I wish I would have setup the betting more so I could shove the turn, but the stack sizes made it really hard. If he raises me to 25, and I make it 175, so I can jam 450 into 350 on the turn....well, even if we're 800 effective, barely any hands are going to call that 3bet.

Yet if I don't reraise, any broadway card or club either puts our hand behind or kills our action. Basically, when the board is this potentially threatening...we flop the NUTS, but they are extremely vulnerable, the pot is small, and stacks are deep.

How best to proceed out of position? While I have to fold with the line I took, are there better lines?
Limped pot; flop straight; horrible board OOP Quote
02-13-2013 , 02:04 AM
Don't open limp. If you want to play this hand then raise pre. By limping you lose aggression and position (most of the time).

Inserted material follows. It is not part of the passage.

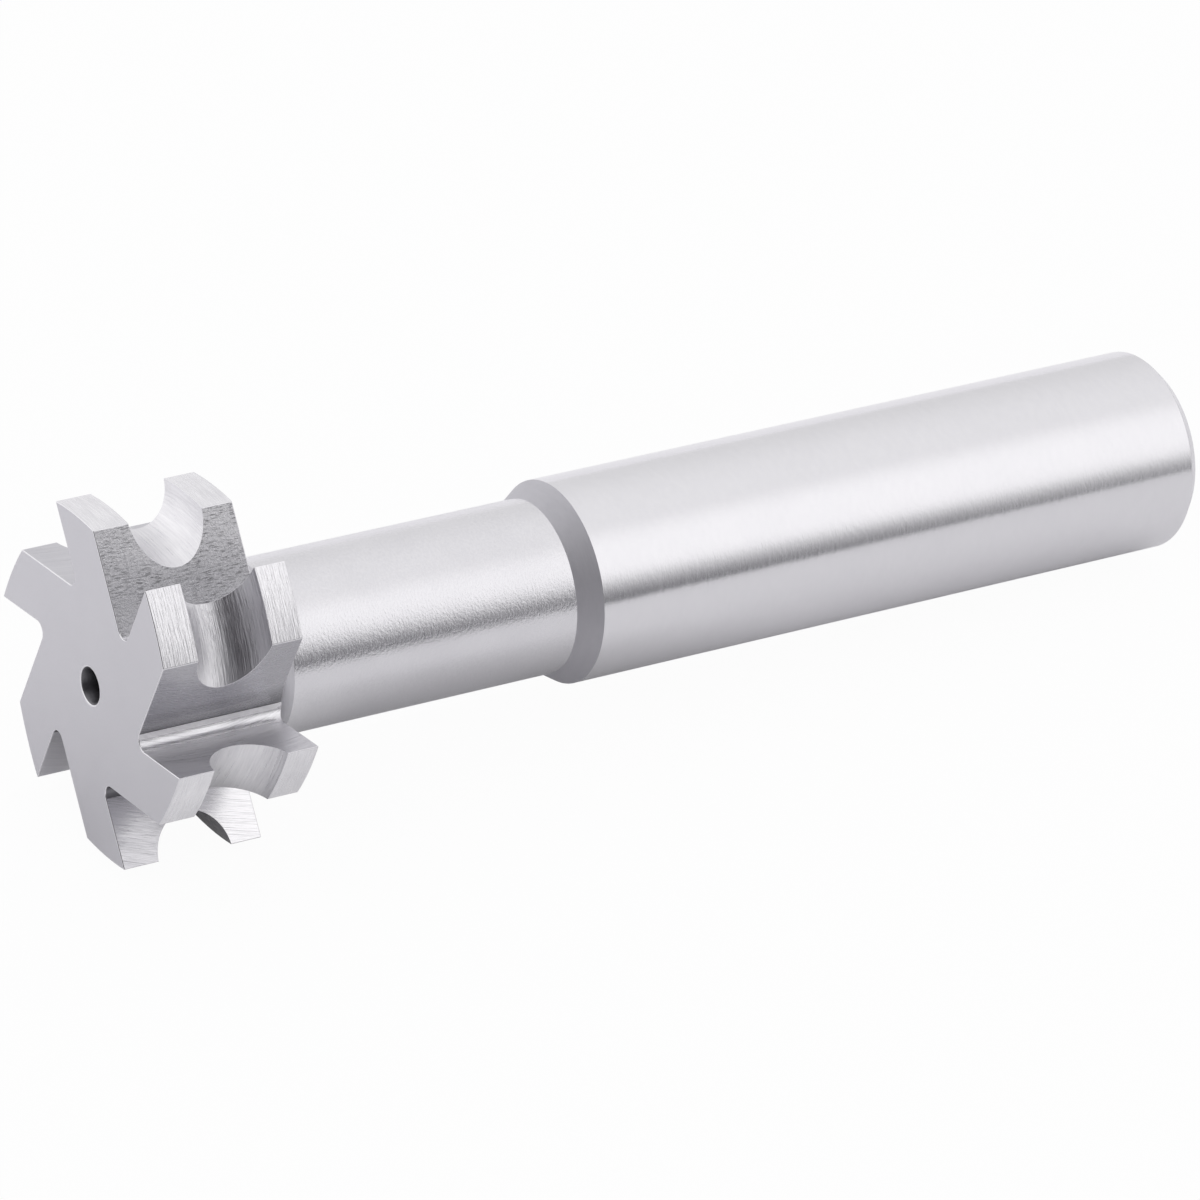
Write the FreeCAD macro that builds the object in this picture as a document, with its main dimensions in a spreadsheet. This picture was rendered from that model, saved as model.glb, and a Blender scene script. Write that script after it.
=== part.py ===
# Concave milling cutter on a plain round shank, turned and ground from one bar.
# X runs along the cutter's axis, from the front face of the head to the rear end of the shank.
# Angles in the cross-section grow from Y to Z, and one cutting tip stands on Y.
import FreeCAD, Part
import math
import os
import Sketcher

# Driving dimensions, in millimetres and degrees
sizes = [
    ("cutter_diameter", 22.225),
    ("head_width", 9.28),
    ("corner_radius", 1.5),
    ("neck_diameter", 10.91),
    ("shoulder_length", 1.4),
    ("shank_diameter", 12.7),
    ("shank_length", 44.45),
    ("overall_length", 76.2),
    ("end_chamfer", 0.8),
    ("tooth_count", 6),
    ("rake_angle", 9.2),
    ("land_angle", 25),
    ("relief_radius", 20),
    ("relief_angle", 17.1),
    ("gullet_angle", 59.4),
    ("gullet_radius", 0.65),
    ("form_radius", 2.46),
    ("form_depth", 2.3),
    ("form_centre", 4.78),
    ("form_sweep", 43),
    ("front_centre_diameter", 2.1),
    ("front_centre_depth", 4),
    ("front_centre_chamfer", 0.16),
    ("rear_centre_diameter", 1.6),
    ("rear_centre_mouth", 3.6),
    ("rear_centre_depth", 3.8),
    ("centre_angle", 60),
    ("drill_point_angle", 118),
    ("grinding_stock", 0.3),
    ("cutting_clearance", 1.2),
]
val = dict(sizes)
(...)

Flop seems fine. Why make a pot sized bet on the turn? Villain is solid so he isn't likely to call without outs so he has either a flush draw or a boat draw. The Jack is a horrible card for your hand, but even if it improved your hand do you think you would bet pot sized with a boat here (or quads?) doubtful. So just increase your bet a little to continue to show strength (he will likely fold flush draw either way..if not you are still getting value). River played itself. You can't beat any draw and can at best chop vs QT.
Limped pot; flop straight; horrible board OOP Quote
02-13-2013 , 02:24 AM
ya, agree with others that you shouldn't be open limping QT from mp.

turn sizing is way too large. the J is a terrible card bc it either means you are now behind or you are going to lose value from fds that will now fear a fh. I'd bet much smaller, probably around 110ish, planning to fold to a raise.